Object data in JSON:
################
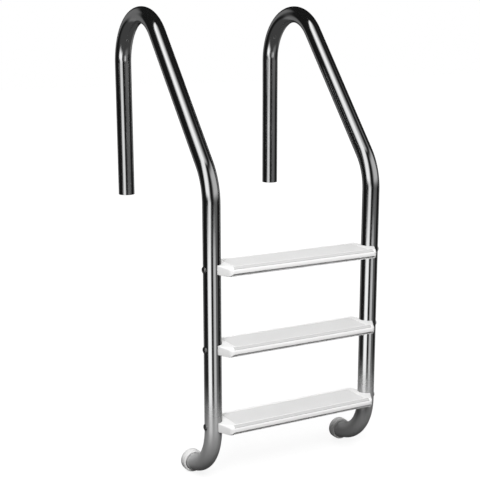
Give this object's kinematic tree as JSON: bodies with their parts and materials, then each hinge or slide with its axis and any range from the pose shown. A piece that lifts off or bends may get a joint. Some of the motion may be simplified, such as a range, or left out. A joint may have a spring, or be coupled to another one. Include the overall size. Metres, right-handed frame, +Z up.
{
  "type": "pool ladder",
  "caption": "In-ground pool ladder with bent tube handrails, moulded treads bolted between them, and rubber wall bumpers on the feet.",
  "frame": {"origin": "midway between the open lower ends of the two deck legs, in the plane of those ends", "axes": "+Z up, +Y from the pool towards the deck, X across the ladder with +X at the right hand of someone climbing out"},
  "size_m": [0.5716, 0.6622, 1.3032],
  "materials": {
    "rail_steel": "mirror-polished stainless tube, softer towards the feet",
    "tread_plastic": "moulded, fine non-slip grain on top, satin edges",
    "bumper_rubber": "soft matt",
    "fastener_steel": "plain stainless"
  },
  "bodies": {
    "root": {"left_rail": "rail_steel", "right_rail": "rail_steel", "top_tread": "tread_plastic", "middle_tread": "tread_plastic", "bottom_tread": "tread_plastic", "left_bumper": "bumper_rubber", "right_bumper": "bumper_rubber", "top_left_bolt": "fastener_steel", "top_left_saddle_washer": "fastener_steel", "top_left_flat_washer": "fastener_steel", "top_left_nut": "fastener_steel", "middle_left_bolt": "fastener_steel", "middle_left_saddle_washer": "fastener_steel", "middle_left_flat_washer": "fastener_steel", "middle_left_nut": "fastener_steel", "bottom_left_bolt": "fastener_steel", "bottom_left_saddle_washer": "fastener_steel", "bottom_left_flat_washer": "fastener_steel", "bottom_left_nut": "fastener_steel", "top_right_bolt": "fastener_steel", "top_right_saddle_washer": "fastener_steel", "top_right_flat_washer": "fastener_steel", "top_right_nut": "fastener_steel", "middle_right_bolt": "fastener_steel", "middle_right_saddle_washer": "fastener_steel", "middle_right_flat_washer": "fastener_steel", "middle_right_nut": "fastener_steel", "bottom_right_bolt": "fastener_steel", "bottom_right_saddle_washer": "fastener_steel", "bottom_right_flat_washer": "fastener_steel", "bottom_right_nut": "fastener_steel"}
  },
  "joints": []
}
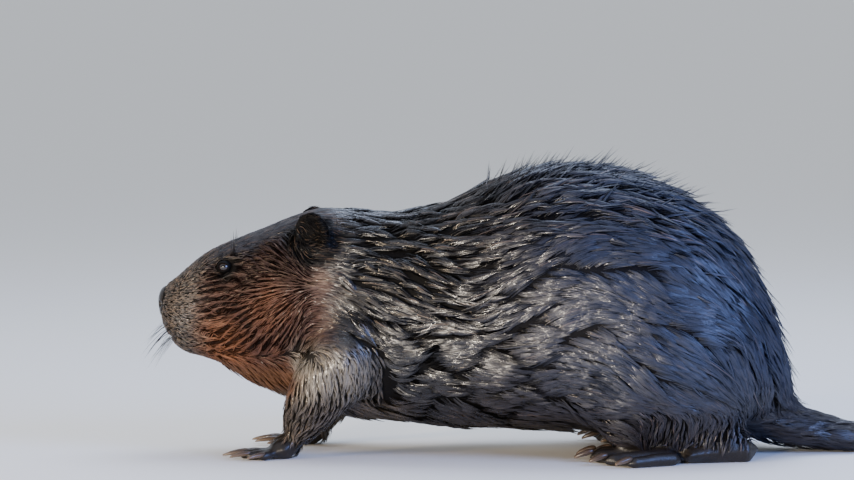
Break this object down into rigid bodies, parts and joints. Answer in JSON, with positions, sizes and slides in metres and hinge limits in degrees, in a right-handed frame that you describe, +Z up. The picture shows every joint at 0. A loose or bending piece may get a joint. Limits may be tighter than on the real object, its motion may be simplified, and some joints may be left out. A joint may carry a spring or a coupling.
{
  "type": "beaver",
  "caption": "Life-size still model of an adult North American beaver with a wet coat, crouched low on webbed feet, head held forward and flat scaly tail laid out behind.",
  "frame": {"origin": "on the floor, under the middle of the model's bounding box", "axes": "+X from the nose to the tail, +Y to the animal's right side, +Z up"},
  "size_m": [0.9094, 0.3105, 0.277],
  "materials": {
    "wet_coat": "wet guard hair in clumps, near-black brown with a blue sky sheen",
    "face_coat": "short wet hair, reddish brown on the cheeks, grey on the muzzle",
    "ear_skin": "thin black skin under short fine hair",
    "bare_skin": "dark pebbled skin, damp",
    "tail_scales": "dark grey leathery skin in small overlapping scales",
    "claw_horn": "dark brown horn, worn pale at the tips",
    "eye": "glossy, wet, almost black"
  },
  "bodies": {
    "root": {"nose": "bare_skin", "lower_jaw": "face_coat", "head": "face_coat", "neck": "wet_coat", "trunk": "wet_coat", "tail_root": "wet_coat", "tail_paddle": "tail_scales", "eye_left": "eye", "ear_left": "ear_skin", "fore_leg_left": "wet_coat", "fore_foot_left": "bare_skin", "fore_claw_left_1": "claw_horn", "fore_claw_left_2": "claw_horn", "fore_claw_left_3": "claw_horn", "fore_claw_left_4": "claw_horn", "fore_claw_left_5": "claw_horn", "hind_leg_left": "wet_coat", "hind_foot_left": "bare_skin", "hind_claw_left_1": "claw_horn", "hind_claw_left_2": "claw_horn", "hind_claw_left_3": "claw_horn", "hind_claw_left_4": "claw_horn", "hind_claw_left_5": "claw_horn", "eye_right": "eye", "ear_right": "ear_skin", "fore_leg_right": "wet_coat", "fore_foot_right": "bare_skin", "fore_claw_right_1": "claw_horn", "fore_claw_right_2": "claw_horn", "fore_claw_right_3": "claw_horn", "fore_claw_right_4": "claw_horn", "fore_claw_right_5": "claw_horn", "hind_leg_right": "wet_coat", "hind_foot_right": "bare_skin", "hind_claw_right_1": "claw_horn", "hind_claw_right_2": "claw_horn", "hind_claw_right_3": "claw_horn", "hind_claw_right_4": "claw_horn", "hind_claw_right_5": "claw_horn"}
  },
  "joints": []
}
################
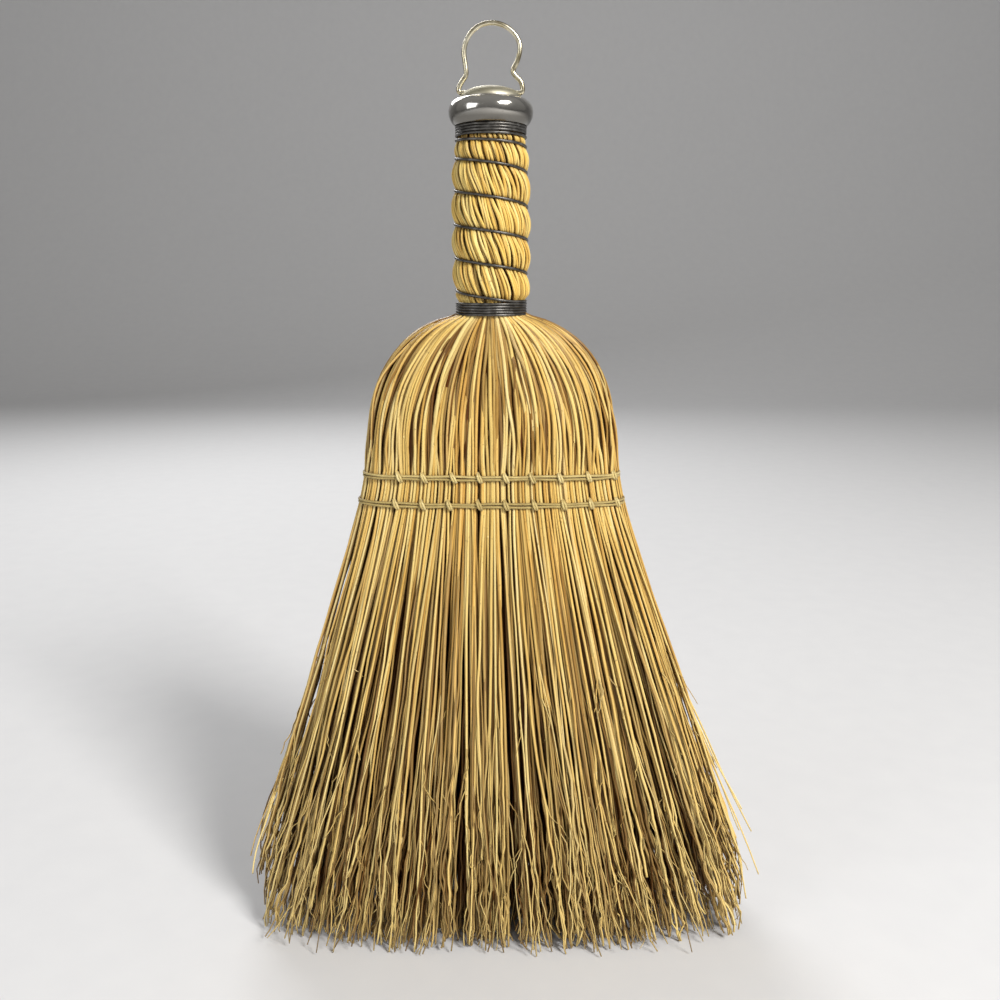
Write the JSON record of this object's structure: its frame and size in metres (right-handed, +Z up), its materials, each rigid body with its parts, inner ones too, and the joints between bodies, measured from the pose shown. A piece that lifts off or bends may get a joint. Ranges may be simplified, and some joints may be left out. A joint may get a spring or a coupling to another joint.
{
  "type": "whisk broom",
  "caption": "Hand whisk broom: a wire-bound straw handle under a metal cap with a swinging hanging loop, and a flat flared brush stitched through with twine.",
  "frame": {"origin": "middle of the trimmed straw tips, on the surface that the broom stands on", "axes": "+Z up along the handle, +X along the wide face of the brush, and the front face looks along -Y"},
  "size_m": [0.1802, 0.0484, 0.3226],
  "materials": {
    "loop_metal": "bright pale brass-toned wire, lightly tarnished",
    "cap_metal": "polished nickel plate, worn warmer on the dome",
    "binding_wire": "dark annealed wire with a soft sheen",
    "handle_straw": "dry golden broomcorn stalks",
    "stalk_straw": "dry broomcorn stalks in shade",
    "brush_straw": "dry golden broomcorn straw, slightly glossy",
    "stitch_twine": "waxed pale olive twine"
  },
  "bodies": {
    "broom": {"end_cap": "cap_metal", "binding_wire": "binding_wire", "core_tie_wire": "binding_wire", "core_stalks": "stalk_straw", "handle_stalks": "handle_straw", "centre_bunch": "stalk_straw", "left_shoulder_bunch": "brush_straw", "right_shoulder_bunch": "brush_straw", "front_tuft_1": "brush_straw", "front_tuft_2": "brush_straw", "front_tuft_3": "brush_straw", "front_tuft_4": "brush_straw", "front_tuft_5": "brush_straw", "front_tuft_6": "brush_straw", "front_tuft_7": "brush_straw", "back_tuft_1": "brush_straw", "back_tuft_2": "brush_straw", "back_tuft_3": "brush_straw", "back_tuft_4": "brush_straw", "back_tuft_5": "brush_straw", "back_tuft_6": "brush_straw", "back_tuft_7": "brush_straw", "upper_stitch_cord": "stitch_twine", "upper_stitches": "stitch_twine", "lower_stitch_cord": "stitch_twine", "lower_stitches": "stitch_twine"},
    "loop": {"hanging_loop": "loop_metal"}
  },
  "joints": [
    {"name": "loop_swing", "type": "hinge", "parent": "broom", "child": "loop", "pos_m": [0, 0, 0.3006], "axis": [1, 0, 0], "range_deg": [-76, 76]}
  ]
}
################
● Given request
Find the lines above holding the word "joints" and show them.

● Solution for this task
  "joints": []
Break this object down into rigid bodies, parts and joints. Answer in JSON, with positions, sizes and slides in metres and hinge limits in degrees, in a right-handed frame that you describe, +Z up. The picture shows every joint at 0. A loose or bending piece may get a joint. Limits may be tighter than on the real object, its motion may be simplified, and some joints may be left out. A joint may carry a spring or a coupling.
  "joints": []
Write the JSON record of this object's structure: its frame and size in metres (right-handed, +Z up), its materials, each rigid body with its parts, inner ones too, and the joints between bodies, measured from the pose shown. A piece that lifts off or bends may get a joint. Ranges may be simplified, and some joints may be left out. A joint may get a spring or a coupling to another joint.
  "joints": [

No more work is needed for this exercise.